The contact potential, Δφ (measured in unit of energy, eV), is one of the most important parameters for understanding tip-induced band bending and tunneling spectroscopy. It is defined as the work function of the metallic tip, φm, minus that of the semiconducting sample, φs, where for the sample its work function is given by the electron affinity, χ, plus the difference in energy between the conduction band maximum and the Fermi-level, EC-EF. For the contact potential used throughout the SEMITIP program, it is assumed that we are taking the work function of the sample as it would be in the absence of any surface states (intrinsic or extrinsic). Such surface states can still be included in the program with no problem, but it's just that the contact potential, as a numerical parameter, corresponds to what would be measured experimentally on a surface with no surface states.

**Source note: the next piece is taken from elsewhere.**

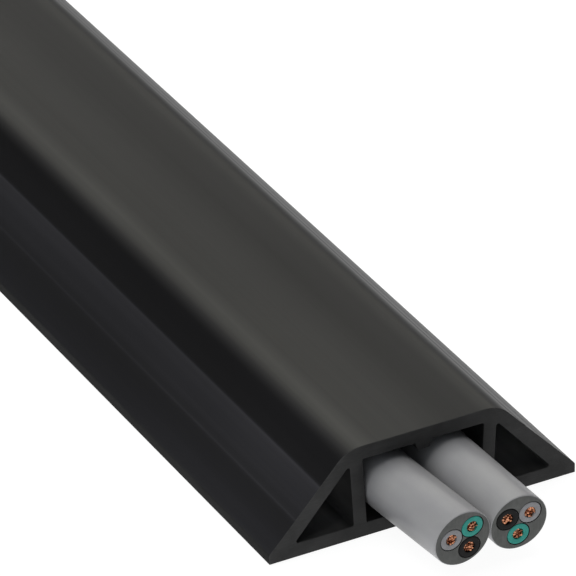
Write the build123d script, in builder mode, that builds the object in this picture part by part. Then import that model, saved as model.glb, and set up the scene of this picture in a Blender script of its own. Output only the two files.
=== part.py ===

If, for example, a positive contact potential occurs, then, when a tip is brought towards a sample, upwards band bending will occur in the sample. The situation for an n-type sample is pictured below, with the surface region being depleted of electrons. It is clear that a nonzero electrostatic potential exists in the semiconductor, even though there is not applied voltage bias between the sample and tip.
In the above diagram, it is clear that the electrostatic potential energy within the probe tip, relative to a point deep inside the semiconductor, is given simply by Δφ. Application of some bias voltage Von the sample relative to the tip will further shift the electrostatic potential energy of the tip by eV (e is the fundamental unit of charge, taken as usual to be positive), so that the total electrostatic potential energy of the tip is φT=eV+Δφ as defined in Ref. 1. This quantity is the basic boundary condition used for the electrostatic solution within SEMITIP. In versions 1 and 2 is was φT itself that was entered as an input parameter. In version 3 and higher, separate parameters for V and Δφ are entered. (In version 3 these parameters are used simply to compute the sum eV+Δφ, which is assigned to φT, whereas in versions 4 and higher, where tunnel currents are computed, the quantities V and Δφ are needed individually for other purposes as well).
1. R. M. Feenstra, Y. Dong, M. P. Semtsiv, and W. T. Masselink, Influence of Tip-induced Band Bending on Tunneling Spectra of Semiconductor Surfaces, Nanotechnology 18, 044015 (2007). For preprint, see http://www.cmu.edu/physics/stm/publ/74/.